Return, exactly as written, the run of lines that begins at the line containing "0.90), 0.12, metallic=1.0)" and ends at the line containing "cad_parts[member].parent = rigid_bodies[body]". Nothing outside that run belongs in the answer.

·····

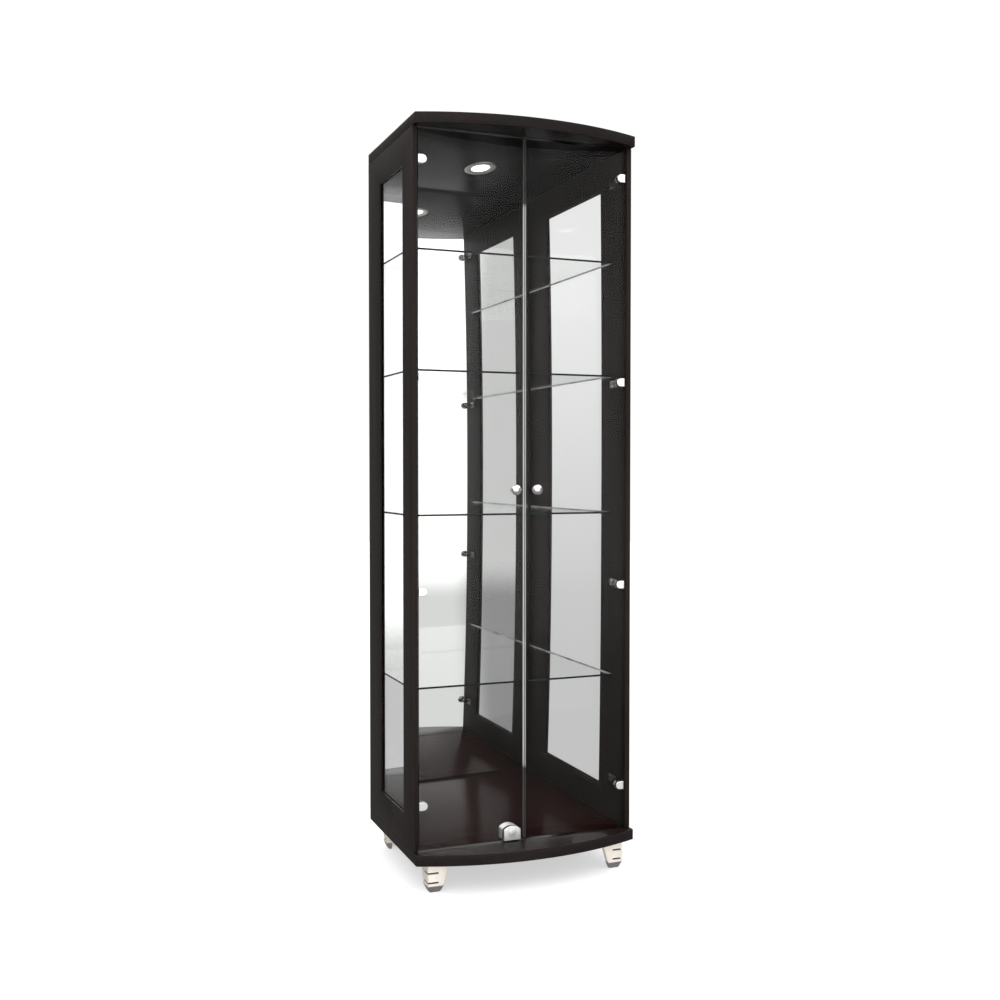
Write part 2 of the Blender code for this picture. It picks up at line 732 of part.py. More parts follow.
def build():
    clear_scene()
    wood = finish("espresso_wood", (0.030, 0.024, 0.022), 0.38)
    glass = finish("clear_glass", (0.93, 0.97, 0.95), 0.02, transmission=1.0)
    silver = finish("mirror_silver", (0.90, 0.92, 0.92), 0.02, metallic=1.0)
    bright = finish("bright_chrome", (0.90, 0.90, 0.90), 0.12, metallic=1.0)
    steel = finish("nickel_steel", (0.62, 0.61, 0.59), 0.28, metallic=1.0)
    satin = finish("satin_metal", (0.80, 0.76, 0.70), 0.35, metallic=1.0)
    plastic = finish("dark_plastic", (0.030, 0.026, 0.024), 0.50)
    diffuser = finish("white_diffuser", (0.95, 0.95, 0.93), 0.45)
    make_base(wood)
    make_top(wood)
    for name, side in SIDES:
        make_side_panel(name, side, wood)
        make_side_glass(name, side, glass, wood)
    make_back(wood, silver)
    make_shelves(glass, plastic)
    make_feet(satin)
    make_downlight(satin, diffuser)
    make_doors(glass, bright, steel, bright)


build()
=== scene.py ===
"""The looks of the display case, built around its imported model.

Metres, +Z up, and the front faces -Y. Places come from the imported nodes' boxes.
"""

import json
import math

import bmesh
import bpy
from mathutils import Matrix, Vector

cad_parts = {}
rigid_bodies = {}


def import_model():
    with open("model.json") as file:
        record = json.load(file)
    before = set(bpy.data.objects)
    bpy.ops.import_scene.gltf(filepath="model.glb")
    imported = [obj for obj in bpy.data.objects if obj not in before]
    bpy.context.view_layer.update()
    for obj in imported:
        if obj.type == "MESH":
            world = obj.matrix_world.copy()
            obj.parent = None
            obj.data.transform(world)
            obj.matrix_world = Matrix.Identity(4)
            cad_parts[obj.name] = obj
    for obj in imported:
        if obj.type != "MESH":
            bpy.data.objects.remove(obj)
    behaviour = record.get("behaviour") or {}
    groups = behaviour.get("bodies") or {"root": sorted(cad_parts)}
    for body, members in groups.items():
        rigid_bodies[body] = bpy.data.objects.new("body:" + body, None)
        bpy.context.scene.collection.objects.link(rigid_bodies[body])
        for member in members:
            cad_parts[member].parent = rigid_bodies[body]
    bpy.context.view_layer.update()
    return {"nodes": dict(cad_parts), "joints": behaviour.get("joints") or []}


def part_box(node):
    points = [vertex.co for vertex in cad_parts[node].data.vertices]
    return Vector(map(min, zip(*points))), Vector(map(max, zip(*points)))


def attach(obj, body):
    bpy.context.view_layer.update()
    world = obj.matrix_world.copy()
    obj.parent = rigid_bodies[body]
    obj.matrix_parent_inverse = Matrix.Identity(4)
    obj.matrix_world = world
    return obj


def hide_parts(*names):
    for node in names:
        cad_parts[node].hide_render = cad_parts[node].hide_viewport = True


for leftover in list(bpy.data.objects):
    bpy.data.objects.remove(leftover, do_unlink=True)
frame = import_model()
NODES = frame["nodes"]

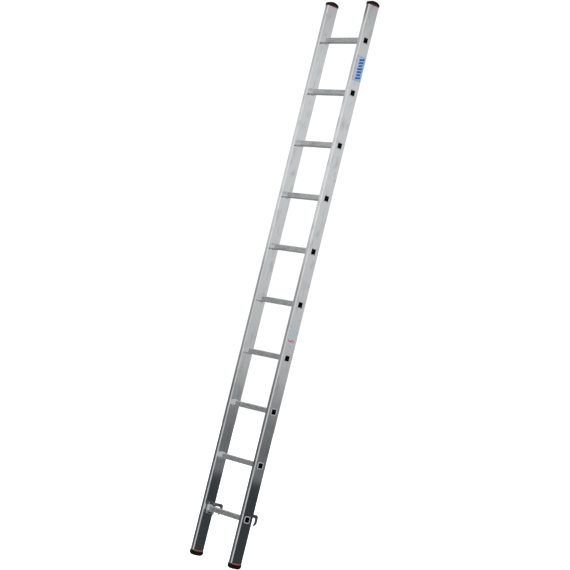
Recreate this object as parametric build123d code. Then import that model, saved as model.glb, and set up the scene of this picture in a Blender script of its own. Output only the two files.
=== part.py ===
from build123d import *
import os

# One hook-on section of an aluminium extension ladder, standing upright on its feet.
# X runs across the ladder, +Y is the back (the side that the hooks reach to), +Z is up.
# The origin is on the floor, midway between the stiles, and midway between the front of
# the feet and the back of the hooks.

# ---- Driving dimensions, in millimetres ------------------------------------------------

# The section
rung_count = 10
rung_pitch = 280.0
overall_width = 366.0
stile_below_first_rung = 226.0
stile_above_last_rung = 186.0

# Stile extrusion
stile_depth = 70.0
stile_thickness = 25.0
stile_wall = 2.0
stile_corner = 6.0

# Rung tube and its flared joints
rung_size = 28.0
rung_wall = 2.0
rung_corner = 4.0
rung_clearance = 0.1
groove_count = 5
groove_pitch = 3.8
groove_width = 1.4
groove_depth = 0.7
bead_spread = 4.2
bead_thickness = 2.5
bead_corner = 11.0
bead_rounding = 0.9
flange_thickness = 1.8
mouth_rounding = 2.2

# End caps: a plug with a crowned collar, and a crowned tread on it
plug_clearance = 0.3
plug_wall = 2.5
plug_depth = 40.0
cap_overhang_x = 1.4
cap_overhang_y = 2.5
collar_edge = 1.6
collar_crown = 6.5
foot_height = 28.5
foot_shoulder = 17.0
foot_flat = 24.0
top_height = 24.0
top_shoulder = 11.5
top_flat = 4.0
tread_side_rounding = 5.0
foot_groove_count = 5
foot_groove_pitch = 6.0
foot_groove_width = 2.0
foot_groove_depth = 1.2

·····

Finished task:
    bright = finish("bright_chrome", (0.90, 0.90, 0.90), 0.12, metallic=1.0)
    steel = finish("nickel_steel", (0.62, 0.61, 0.59), 0.28, metallic=1.0)
    satin = finish("satin_metal", (0.80, 0.76, 0.70), 0.35, metallic=1.0)
    plastic = finish("dark_plastic", (0.030, 0.026, 0.024), 0.50)
    diffuser = finish("white_diffuser", (0.95, 0.95, 0.93), 0.45)
    make_base(wood)
    make_top(wood)
    for name, side in SIDES:
        make_side_panel(name, side, wood)
        make_side_glass(name, side, glass, wood)
    make_back(wood, silver)
    make_shelves(glass, plastic)
    make_feet(satin)
    make_downlight(satin, diffuser)
    make_doors(glass, bright, steel, bright)


build()
=== scene.py ===
"""The looks of the display case, built around its imported model.

Metres, +Z up, and the front faces -Y. Places come from the imported nodes' boxes.
"""

import json
import math

import bmesh
import bpy
from mathutils import Matrix, Vector

cad_parts = {}
rigid_bodies = {}


def import_model():
    with open("model.json") as file:
        record = json.load(file)
    before = set(bpy.data.objects)
    bpy.ops.import_scene.gltf(filepath="model.glb")
    imported = [obj for obj in bpy.data.objects if obj not in before]
    bpy.context.view_layer.update()
    for obj in imported:
        if obj.type == "MESH":
            world = obj.matrix_world.copy()
            obj.parent = None
            obj.data.transform(world)
            obj.matrix_world = Matrix.Identity(4)
            cad_parts[obj.name] = obj
    for obj in imported:
        if obj.type != "MESH":
            bpy.data.objects.remove(obj)
    behaviour = record.get("behaviour") or {}
    groups = behaviour.get("bodies") or {"root": sorted(cad_parts)}
    for body, members in groups.items():
        rigid_bodies[body] = bpy.data.objects.new("body:" + body, None)
        bpy.context.scene.collection.objects.link(rigid_bodies[body])
        for member in members:
            cad_parts[member].parent = rigid_bodies[body]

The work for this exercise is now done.